# [Information provided]
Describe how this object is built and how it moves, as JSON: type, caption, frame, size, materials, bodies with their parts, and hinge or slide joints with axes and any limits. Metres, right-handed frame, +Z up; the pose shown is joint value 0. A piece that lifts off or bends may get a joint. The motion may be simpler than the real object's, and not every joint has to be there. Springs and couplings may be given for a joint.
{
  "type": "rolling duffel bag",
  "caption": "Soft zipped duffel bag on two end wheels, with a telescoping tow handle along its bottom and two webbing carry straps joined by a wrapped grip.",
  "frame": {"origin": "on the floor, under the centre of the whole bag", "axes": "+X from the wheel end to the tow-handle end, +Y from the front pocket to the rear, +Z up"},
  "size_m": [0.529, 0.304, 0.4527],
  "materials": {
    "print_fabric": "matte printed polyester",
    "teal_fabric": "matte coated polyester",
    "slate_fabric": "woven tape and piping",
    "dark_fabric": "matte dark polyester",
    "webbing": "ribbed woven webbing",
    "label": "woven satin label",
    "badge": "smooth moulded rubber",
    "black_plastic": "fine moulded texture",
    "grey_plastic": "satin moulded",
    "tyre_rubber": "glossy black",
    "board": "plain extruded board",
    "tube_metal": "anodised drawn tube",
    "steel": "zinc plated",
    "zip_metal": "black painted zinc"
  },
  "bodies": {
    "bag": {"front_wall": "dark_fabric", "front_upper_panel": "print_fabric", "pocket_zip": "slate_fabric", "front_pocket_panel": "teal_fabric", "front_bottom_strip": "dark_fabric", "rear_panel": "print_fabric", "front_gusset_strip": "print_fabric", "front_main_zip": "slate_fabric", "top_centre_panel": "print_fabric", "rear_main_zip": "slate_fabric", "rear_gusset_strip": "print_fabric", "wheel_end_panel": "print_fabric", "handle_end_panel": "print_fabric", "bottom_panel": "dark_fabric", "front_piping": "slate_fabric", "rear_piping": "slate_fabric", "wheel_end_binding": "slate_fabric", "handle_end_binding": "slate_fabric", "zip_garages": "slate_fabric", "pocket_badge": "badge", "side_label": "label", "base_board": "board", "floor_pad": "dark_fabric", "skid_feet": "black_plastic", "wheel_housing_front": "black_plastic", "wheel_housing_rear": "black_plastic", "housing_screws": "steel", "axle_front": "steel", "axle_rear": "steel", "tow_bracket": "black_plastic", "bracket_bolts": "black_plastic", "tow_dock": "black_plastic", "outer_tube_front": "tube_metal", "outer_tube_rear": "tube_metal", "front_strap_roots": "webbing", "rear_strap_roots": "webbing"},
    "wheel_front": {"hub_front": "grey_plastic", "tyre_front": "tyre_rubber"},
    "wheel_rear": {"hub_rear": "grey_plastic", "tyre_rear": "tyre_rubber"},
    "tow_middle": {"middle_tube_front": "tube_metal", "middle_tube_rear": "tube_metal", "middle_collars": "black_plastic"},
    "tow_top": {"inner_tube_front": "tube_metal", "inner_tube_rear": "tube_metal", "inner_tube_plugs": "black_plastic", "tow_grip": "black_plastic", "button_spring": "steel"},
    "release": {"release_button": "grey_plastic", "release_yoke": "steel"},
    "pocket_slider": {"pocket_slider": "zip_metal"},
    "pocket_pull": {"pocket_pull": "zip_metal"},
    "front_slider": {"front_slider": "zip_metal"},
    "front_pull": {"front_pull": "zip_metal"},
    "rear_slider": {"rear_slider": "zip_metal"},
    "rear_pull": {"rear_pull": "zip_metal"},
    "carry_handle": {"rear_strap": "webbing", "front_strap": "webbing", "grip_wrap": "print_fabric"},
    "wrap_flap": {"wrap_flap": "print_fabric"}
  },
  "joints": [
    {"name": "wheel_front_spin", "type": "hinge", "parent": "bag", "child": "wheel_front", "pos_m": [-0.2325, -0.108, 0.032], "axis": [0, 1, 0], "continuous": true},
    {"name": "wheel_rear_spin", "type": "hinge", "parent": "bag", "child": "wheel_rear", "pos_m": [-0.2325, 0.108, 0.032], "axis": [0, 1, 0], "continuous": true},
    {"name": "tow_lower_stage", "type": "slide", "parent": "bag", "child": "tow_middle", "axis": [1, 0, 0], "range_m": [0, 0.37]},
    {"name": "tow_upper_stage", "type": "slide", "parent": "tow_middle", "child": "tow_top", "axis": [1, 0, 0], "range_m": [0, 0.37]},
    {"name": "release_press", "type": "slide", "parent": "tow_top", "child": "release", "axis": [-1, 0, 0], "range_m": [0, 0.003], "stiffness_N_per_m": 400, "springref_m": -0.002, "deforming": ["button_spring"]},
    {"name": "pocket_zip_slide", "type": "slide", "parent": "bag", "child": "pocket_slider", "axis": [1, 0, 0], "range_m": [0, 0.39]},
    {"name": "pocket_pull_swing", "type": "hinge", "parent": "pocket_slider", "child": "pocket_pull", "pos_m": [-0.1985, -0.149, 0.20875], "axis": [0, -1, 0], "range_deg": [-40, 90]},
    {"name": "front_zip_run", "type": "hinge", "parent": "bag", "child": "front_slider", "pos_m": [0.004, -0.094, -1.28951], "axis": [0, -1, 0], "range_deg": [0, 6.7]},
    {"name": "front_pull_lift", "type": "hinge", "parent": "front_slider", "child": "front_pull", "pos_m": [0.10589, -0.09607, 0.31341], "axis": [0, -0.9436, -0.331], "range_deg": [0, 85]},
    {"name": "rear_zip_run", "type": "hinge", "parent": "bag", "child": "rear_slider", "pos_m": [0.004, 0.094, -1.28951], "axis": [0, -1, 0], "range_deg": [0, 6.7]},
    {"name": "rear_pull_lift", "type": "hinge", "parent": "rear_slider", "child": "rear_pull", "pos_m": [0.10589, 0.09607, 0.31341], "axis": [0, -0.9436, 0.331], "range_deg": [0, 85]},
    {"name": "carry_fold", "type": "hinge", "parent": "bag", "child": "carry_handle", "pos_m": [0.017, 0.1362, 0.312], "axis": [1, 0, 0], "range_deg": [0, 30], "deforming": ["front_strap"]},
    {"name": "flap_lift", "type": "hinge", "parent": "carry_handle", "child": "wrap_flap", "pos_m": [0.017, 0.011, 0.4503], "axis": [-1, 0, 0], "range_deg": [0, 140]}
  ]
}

---

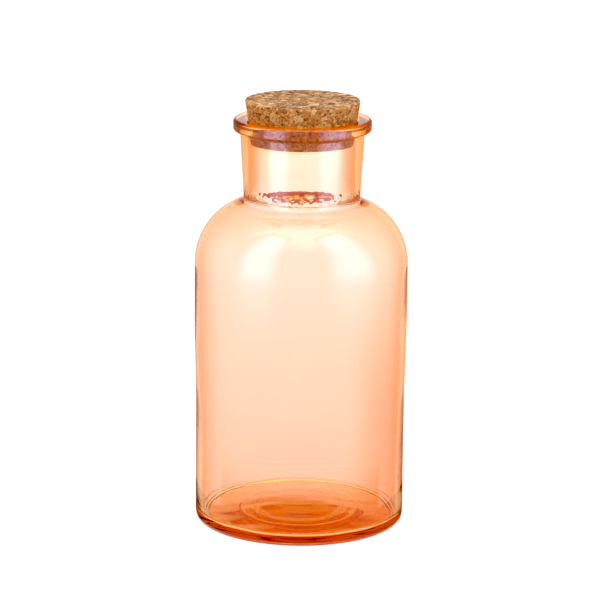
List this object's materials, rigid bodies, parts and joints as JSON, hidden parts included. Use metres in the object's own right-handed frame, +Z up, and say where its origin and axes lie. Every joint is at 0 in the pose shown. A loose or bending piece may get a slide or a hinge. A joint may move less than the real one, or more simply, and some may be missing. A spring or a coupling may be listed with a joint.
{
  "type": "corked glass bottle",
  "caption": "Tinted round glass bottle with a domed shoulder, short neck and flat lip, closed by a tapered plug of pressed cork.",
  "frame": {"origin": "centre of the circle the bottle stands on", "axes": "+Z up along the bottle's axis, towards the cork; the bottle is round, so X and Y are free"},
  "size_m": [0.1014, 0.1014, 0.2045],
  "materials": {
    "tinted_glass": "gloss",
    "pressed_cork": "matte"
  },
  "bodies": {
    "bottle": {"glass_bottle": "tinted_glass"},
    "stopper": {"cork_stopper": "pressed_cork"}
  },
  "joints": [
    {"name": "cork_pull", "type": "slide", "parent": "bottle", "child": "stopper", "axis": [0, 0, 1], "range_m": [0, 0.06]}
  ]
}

# [Given exercise]
Scan the listing above. Collect all lines with the word "parts".

# [Answer to this problem]
Describe how this object is built and how it moves, as JSON: type, caption, frame, size, materials, bodies with their parts, and hinge or slide joints with axes and any limits. Metres, right-handed frame, +Z up; the pose shown is joint value 0. A piece that lifts off or bends may get a joint. The motion may be simpler than the real object's, and not every joint has to be there. Springs and couplings may be given for a joint.
List this object's materials, rigid bodies, parts and joints as JSON, hidden parts included. Use metres in the object's own right-handed frame, +Z up, and say where its origin and axes lie. Every joint is at 0 in the pose shown. A loose or bending piece may get a slide or a hinge. A joint may move less than the real one, or more simply, and some may be missing. A spring or a coupling may be listed with a joint.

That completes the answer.